Es gibt Pflichten gegen den Nächsten und solche gegen sich selbst, gegen den Gott, der in uns lebt: diese Pflicht besteht darin, den Geist nicht zu beschimpfen, noch zu ersticken, sondern ihn unaufhörlich zu entwickeln.
Bei weltlichen Dingen weiß man nie sicher, ob man dies oder jenes tun muss, und ob die gewünschten Folgen daraus entspringen. Anders bei geistigen Dingen. Lebt man für seine Seele, so weiß man sicher, dass man eben das tun muss, was die Seele verlangt, und dass nur gutes daraus entspringt.
Sobald du Leidenschaft, Lust, Furcht, Wut fühlst, - bedenk, wer du bist: dass du nicht Körper, sondern Seele bist. Dann wird sofort, was dich erregt, verschwinden.
Das wahre Glück ist geistige Art
Man lebt im Geist und nicht im Körper. Wer das weiß, bleibt sogar in Ketten, hinter Riegeln und Schlössern frei.
Jeder Mensch kennt in sich zwei Leben: ein körperliches und ein geistiges. Das körperliche beginnt schon im Kulminationspunkt nachzulassen; wird immer schwächer und gelangt zum Tode. Das geistige Leben aber nimmt von der Geburt bis zum Tode stets zu.
Wer nur eine leibliche Existenz führt, ist sein ganzes Leben lang in der Lage eines zum Tode Verurteilten. Lebt man aber für seine Seele, so nimmt das, worin man sein Heil erblickt, mit jedem Tage zu, und der Tod verliert seine Schrecken.
Um ein gutes Leben zu führen, braucht man nicht zu wissen, woher man gekommen ist und wohin man geht.

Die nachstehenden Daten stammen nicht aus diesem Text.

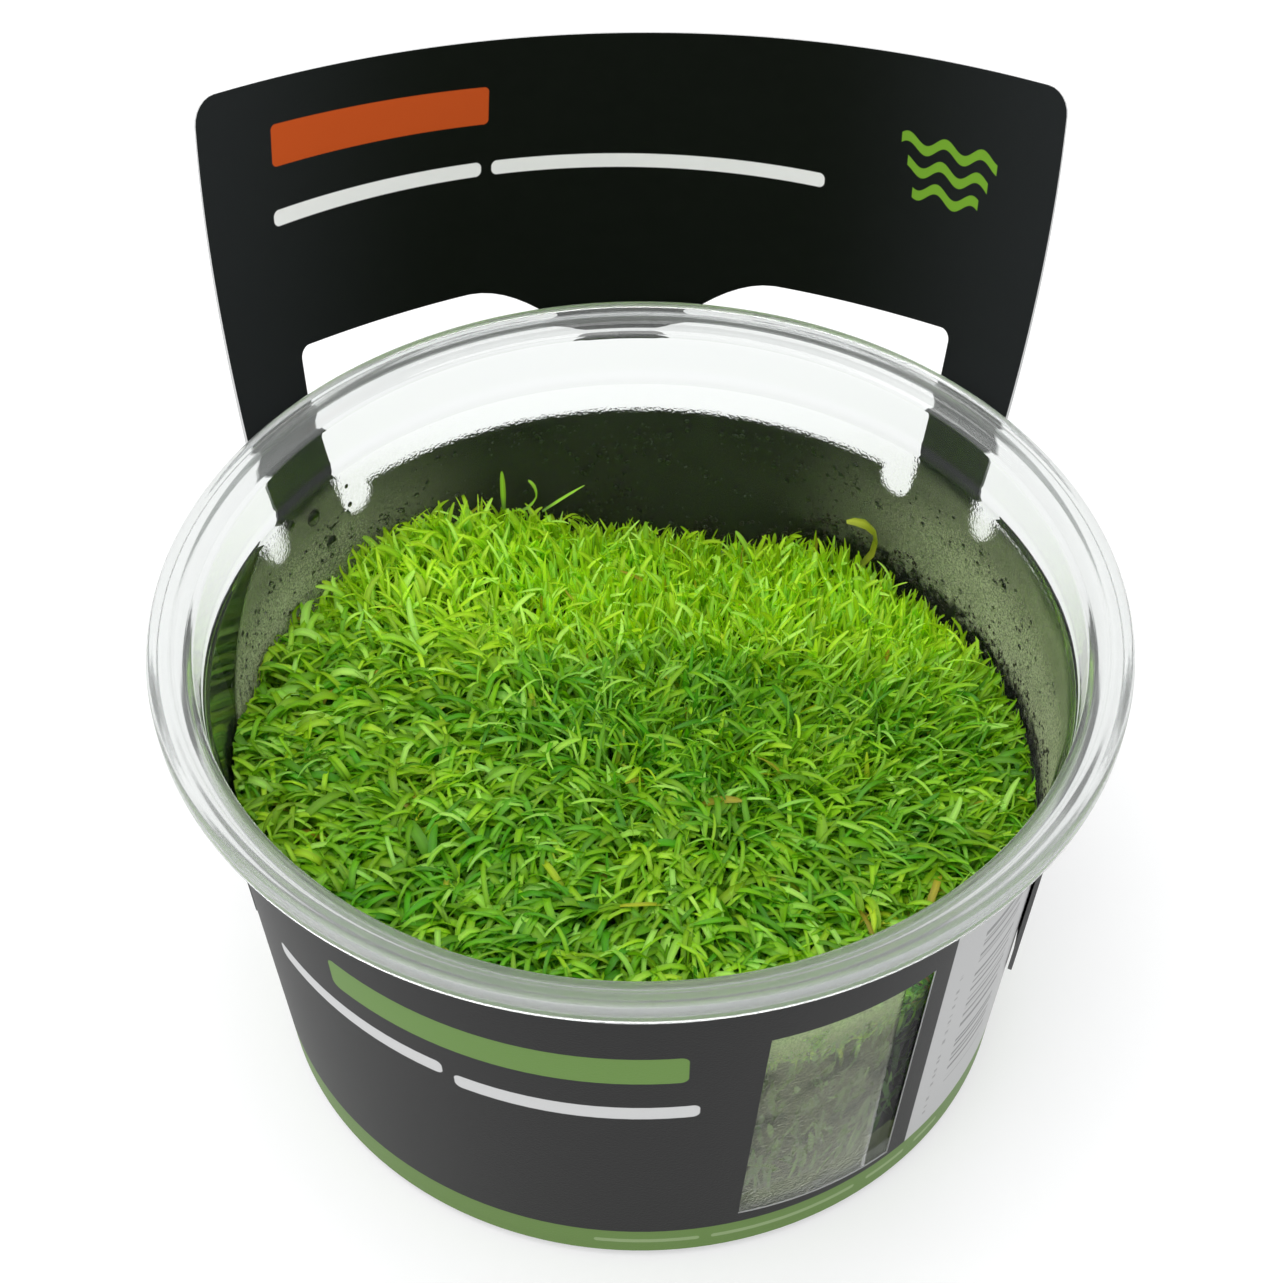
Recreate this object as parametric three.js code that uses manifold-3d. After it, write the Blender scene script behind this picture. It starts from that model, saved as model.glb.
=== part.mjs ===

Denk nur an das, was nicht dein Körper, sondern deine Seele will, so brauchst du weder deinen Ursprung, noch das zu wissen, was nach dem Tode mit dir geschieht. Du brauchst es deswegen nicht zu wissen, weil du des wahren Glücks teilhaftig wirst, für das Fragen nach der Vergangenheit oder der Zukunft nicht existieren.
Als die Welt zu existieren begann, ward die Vernunft ihre Mutter. Derjenige, der weiß, dass die Grundlage seines Lebens der Geist ist, weiß, dass er sich außer aller Gefahr befindet. Wenn er die Lippen schließt und das Tor der Sinne verschlossen hält, spürt er keine Unruhe.
Die unsterbliche Seele braucht ebenso unsterbliche Werke, wie sie selbst eins ist. Dieses Werk – die unendliche eigene Vervollkommnung und die der Welt – ist ihr gegeben.